И тогда выбор встал перед Витой. Выбор редкий по своей драматичности: без ног ребенок, конечно, выживет, но вероятно может и умереть уже с пришитыми ступнями. Вита помолчала, опустив голову. Потом тихо спросила:
— Вы-то сами верите, доктор?
— Я верю. Но вера не исключает риска.
Москва. День.
Операция по реплантации началась Время шло, но Датиашвили приходилось «поспешать не торопясь». В теплых тканях окислительные процессы идут быстрее. Хирургу пришлось сшивать сосуды и нервы в течение почти девяти часов. «Я не могу сказать — заметил потом Рамази Отарович — что подобная операция сделана впервые в мире.

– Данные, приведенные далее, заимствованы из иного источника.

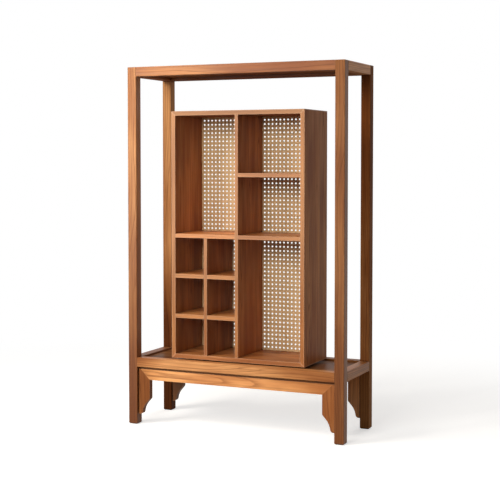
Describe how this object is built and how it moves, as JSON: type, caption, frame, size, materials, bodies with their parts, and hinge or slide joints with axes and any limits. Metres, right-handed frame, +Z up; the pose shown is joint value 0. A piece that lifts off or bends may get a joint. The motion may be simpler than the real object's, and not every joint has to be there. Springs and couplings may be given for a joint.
{
  "type": "free-standing display stand",
  "caption": "Tall open post-and-rail stand on an aproned base with carved spandrels, holding a cabinet of open compartments with a woven cane back.",
  "frame": {"origin": "on the floor, at the centre of the stand's footprint", "axes": "+Z up, front towards -Y, +X to the right as seen from the front"},
  "size_m": [1.027, 0.37, 1.6],
  "materials": {
    "frame_wood": "stained ash, satin lacquer, grain along each piece",
    "cabinet_wood": "stained ash, satin lacquer, grain along each board",
    "panel_wood": "stained ash, glossier lacquer",
    "hidden_wood": "stained ash, matt",
    "cane": "woven natural cane, satin",
    "dowel_wood": "plain beech",
    "steel": "zinc-plated"
  },
  "bodies": {
    "root": {"post_front_left": "frame_wood", "post_front_right": "frame_wood", "post_back_left": "frame_wood", "post_back_right": "frame_wood", "top_rail_front": "frame_wood", "top_rail_back": "frame_wood", "top_rail_left": "frame_wood", "top_rail_right": "frame_wood", "base_rail_front": "frame_wood", "base_rail_back": "frame_wood", "base_rail_left": "frame_wood", "base_rail_right": "frame_wood", "top_panel": "panel_wood", "base_panel": "panel_wood", "base_batten_left": "hidden_wood", "base_batten_right": "hidden_wood", "apron_front": "frame_wood", "apron_back": "frame_wood", "spandrel_front_left": "frame_wood", "spandrel_front_right": "frame_wood", "spandrel_back_left": "frame_wood", "spandrel_back_right": "frame_wood", "cabinet_side_left": "cabinet_wood", "cabinet_side_right": "cabinet_wood", "cabinet_top": "cabinet_wood", "cabinet_bottom": "cabinet_wood", "main_divider": "cabinet_wood", "left_shelf": "cabinet_wood", "right_lower_shelf": "cabinet_wood", "right_upper_shelf": "cabinet_wood", "cubby_divider": "cabinet_wood", "cubby_shelf_lower": "cabinet_wood", "cubby_shelf_upper": "cabinet_wood", "cane_panel": "cane", "cane_strip_top": "hidden_wood", "cane_strip_bottom": "hidden_wood", "cane_strip_left": "hidden_wood", "cane_strip_right": "hidden_wood", "cabinet_bearer_left": "hidden_wood", "cabinet_bearer_right": "hidden_wood", "cabinet_screws": "steel", "carcass_dowels": "dowel_wood", "strip_brads": "steel"}
  },
  "joints": []
}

Но мои коллеги-микрохирурги, по их утверждению, в специальной литературе такого не встречали».
Операция закончилась, но резкая боль в пояснице перегнула его пополам. Девять часов у операционного стола дали себя знать...
Кто-то из филатовцев поставил перед ним стакан чаю, кто-то принес припасенные на дежурство бутерброды. Есть не хотелось. Хотелось спать. Но Датиашвили еще несколько часов провел в клинике, хоть и понимал, что самое страшное позади. Эти неимоверно долгие сутки закончились для него лишь к полуночи, когда он вернулся домой...
Потом он будет ежедневно ездить в филатовскую больницу на перевязку. Будет пытаться говорить с девочкой из Литвы, которой нет еще и четырех лет и которая по-русски не говорит, а он знает два-три литовских слова. Он привезет Расе игрушки, которые жена хранила с детства, и станет показывать, как бегают по стене «зайчики», отброшенные никелированной поверхностью скальпеля.
Когда этот номер «Крестьянки» верстался, мы позвонили Датиашвили.
— Успешная операция — это только половина дела, только начало — сказал Рамази Отарович — Раса чувствует себя хорошо, но требуется время, чтобы ее ноги вновь обрели чувствительность. А потом начнем учить ее ходить...
И мы уверены в том, что маленькая Раса, которая не так уж давно научилась ходить первый раз в жизни, обретет это умение во второй раз. И будет еще очень много шагов по земле, и когда-нибудь, став взрослой, Раса узнает, чего стоили эти шаги ее спасителям.
Ибо этими шагами она обязана многим и многим людям, проявившим к ней горячее свое участие. И, будем надеяться, навсегда запомнит имена своих земляков — Раймундаса Аганаускаса и Мечиславаса Виткуса. имена летчиков из Риги, московских врачей — всех тех людей, кто принимал участие в ее спасении. И, конечно, особо — имя Рамази Отаровича Датиашвили.
Советский народ... Люди более ста национальностей... И если случается беда, они протягивают друг другу руку. Как принято у родных.